Alte Nationalgalerie, Staatliche Museen zu Berlin - Google Cultural Institute
Stüler's overall proposal of a "sanctuary for art and science" (1841) centres on a temple-like building based on the sketches made by Friedrich Wilhelm IV in his own hand. From 1862 to 1865 Friedrich August Stüler developed these into the plans for the Nationalgalerie, which in turn were realized by Johann Heinrich Strack after Stüler's death.

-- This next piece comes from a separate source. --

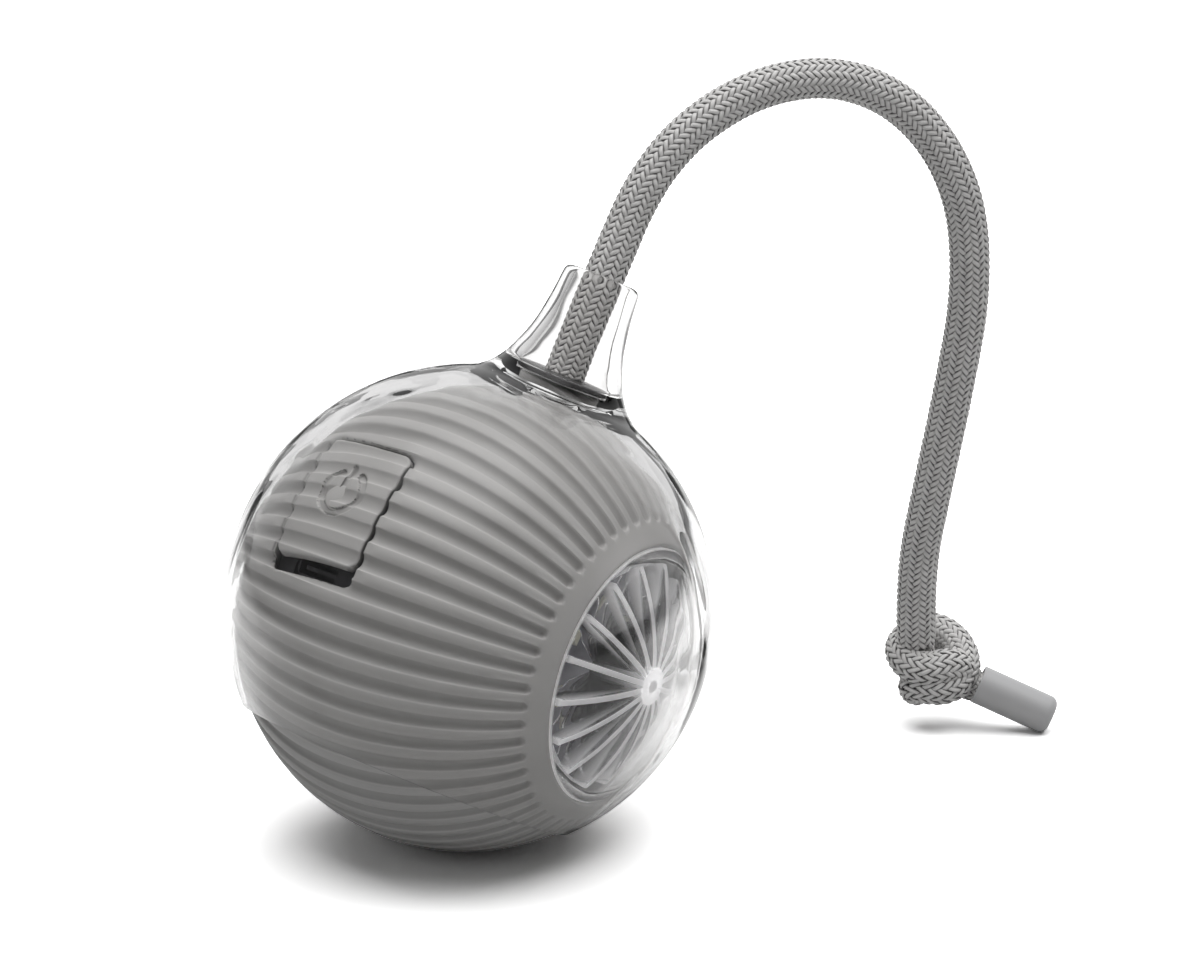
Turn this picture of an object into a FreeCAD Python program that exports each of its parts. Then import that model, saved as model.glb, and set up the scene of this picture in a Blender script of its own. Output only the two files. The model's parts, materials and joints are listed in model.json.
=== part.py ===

The high base and nominating steps in front of its façade and in its interior, as well as its pediment's programmatic inscription "Der Deutschen Kunst" ("To German Art"), made the Nationalgalerie, which was opened in 1876, a monument to a new, patriotic consciousness. Later, around 1900, the subject matter of 19th century art opened up to French painting. This new, internationally focused concept brought with it incisive changes to the construction in the interior.
After much destruction wrought by World War II in 1944, it was already possible to reopen part of the Nationalgalerie in 1949, and visits to both levels became possible in 1950. When the Neue Nationalgalerie by Mies van der Rohe opened at Potsdamer Platz in 1968, the Nationalgalerie on the Museumsinsel became known as the "Alte" (Old) Nationalgalerie.

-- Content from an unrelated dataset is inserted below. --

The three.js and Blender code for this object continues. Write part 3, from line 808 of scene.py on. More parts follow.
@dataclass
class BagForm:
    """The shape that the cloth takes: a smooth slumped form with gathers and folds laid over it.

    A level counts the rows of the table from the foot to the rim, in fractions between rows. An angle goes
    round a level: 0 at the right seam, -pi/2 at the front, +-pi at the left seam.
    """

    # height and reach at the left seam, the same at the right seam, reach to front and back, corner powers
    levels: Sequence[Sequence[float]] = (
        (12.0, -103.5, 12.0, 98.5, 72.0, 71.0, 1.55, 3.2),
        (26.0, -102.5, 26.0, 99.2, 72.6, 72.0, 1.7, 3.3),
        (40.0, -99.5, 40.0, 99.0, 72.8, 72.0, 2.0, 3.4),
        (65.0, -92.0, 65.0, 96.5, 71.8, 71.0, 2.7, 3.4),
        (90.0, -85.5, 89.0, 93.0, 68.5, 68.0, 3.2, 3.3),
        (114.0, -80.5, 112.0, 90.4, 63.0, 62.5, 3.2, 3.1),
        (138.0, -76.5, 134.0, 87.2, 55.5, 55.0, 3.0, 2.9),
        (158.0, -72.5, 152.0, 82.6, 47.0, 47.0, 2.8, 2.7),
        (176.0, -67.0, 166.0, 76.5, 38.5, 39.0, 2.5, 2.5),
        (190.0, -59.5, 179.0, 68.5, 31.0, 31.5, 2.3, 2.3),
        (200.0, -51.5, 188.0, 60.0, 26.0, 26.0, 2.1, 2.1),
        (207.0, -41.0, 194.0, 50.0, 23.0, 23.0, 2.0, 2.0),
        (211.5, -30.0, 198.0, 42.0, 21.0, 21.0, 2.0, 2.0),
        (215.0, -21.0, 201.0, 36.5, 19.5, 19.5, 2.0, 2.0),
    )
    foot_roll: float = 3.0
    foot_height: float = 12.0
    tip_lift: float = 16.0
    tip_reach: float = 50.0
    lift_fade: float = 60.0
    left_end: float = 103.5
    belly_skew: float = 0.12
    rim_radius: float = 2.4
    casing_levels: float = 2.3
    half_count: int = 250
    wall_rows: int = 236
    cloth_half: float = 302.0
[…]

In 1861, the consul and banker Joachim Heinrich Wilhelm Wagener bequeathed 262 paintings by German and foreign artists to the prince regent of Prussia. With this deliberate stimulus for the creation of a "national gallery", the history of the Nationalgalerie thus begins not with a state decree, but with a shining example of the spirit of civic patronage and private commitment to art that survives to this day. After the revolution of 1848, enlightened bourgeois ideals of community culminated in the idea of a "nation", but until 1871 it existed only as a cultural and political vision. So when Friedrich August Stüler started designing the Nationalgalerie in 1865, it anticipated a nation that did not yet exist in political terms.

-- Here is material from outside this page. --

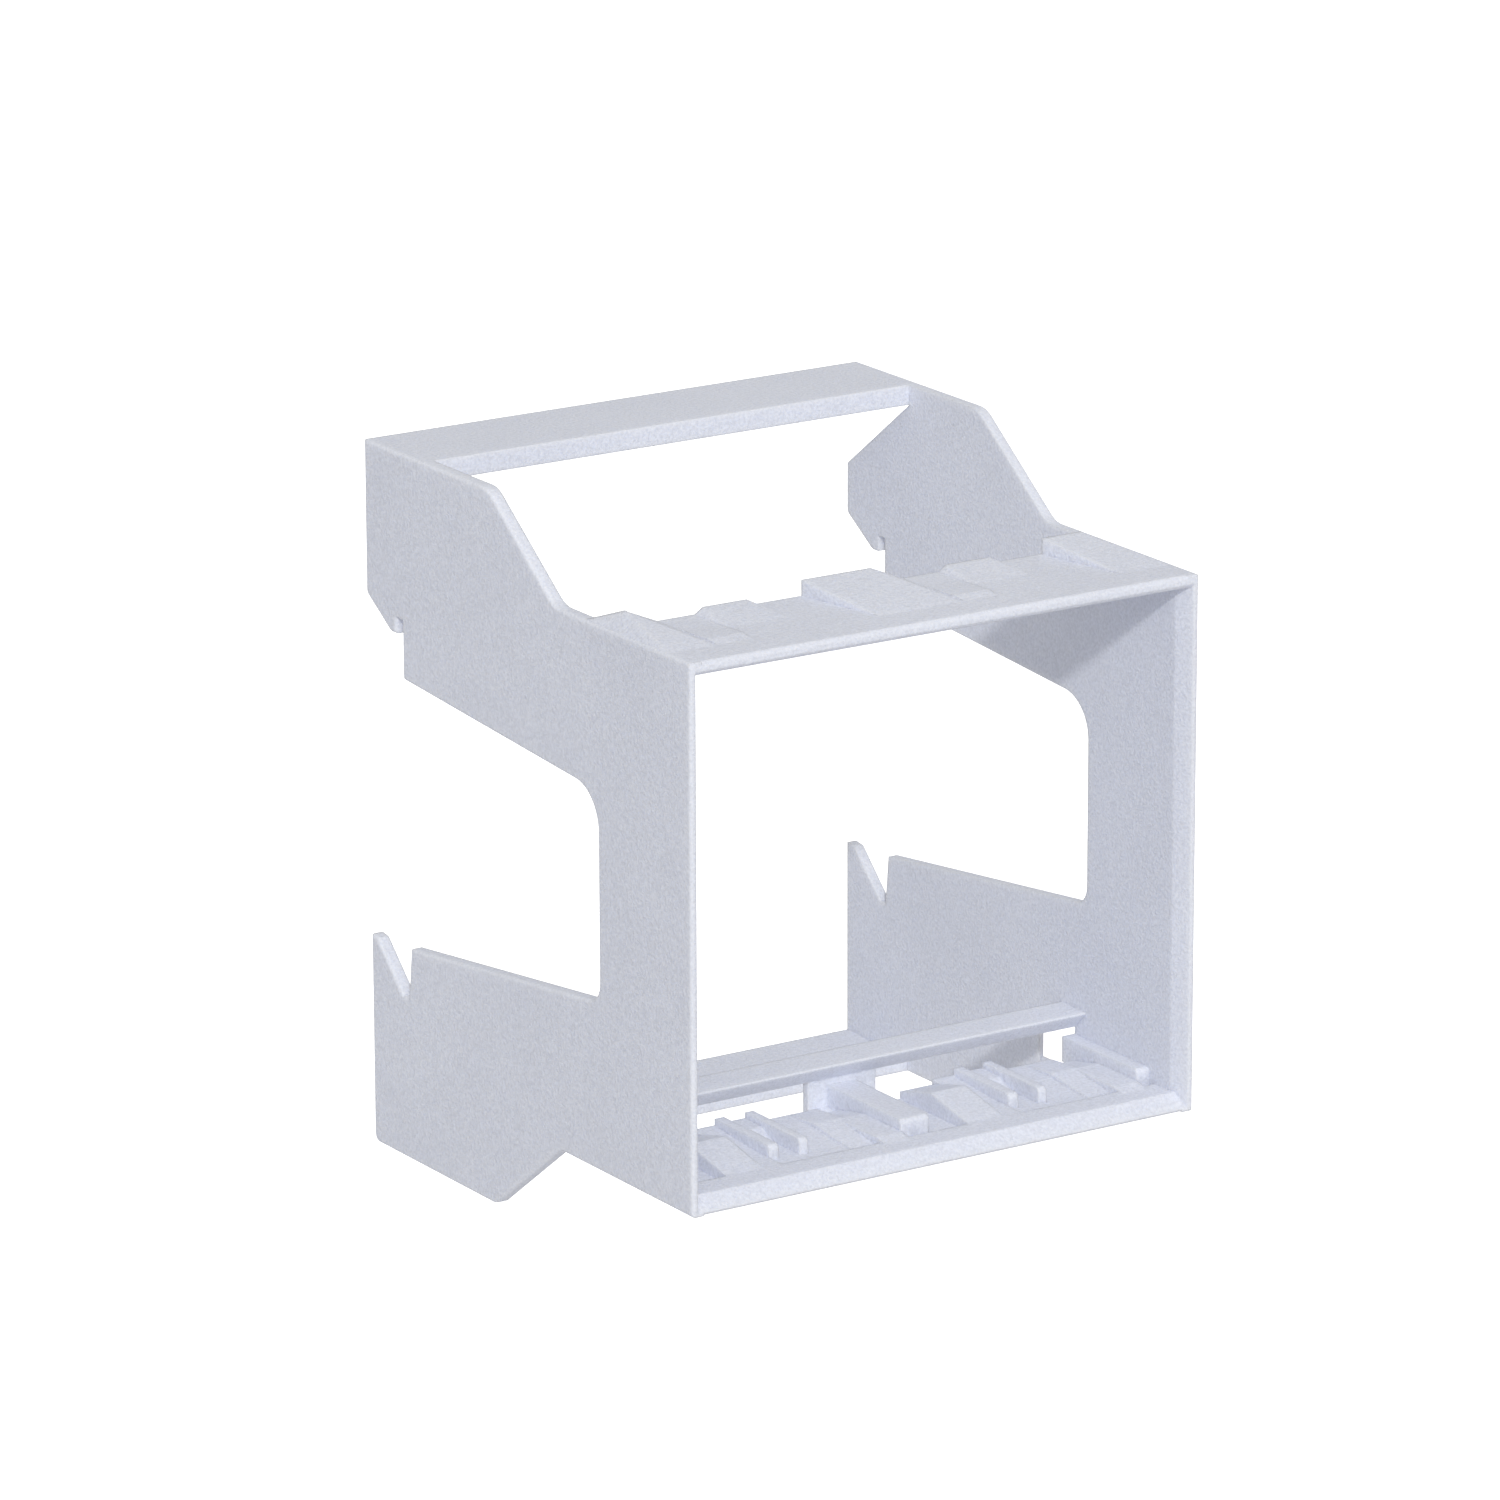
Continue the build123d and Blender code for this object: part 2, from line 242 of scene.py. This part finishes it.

Today, the Staatliche Museen zu Berlin's Nationalgalerie is spread across six very different venues: the Alte Nationalgalerie, inaugurated on the Museum Island in 1876, which houses the collection of nineteenth-century art; Mies van der
Rohe's Neue Nationalgalerie, opened in 1968 at the Kulturforum Potsdamer Platz, which displays modern masterpieces from Expressionism to post-war avant-garde; and, since 1997, the Hamburger Bahnhof- Museum fur Gegenwart - Berlin with its collections of contemporary art. They are joined by three affiliated museums with particularly exquisite collections in the field of Classical Modernism: the Museum Berggruen, housing the collection "Picasso and his Time", the Sammlung Scharf-Gerstenberg, which specialises in Surrealist works, and the Friedrichswerdersche Kirche with its collection of nineteenth-century Berlin sculpture by followers of Gottfried Schadow.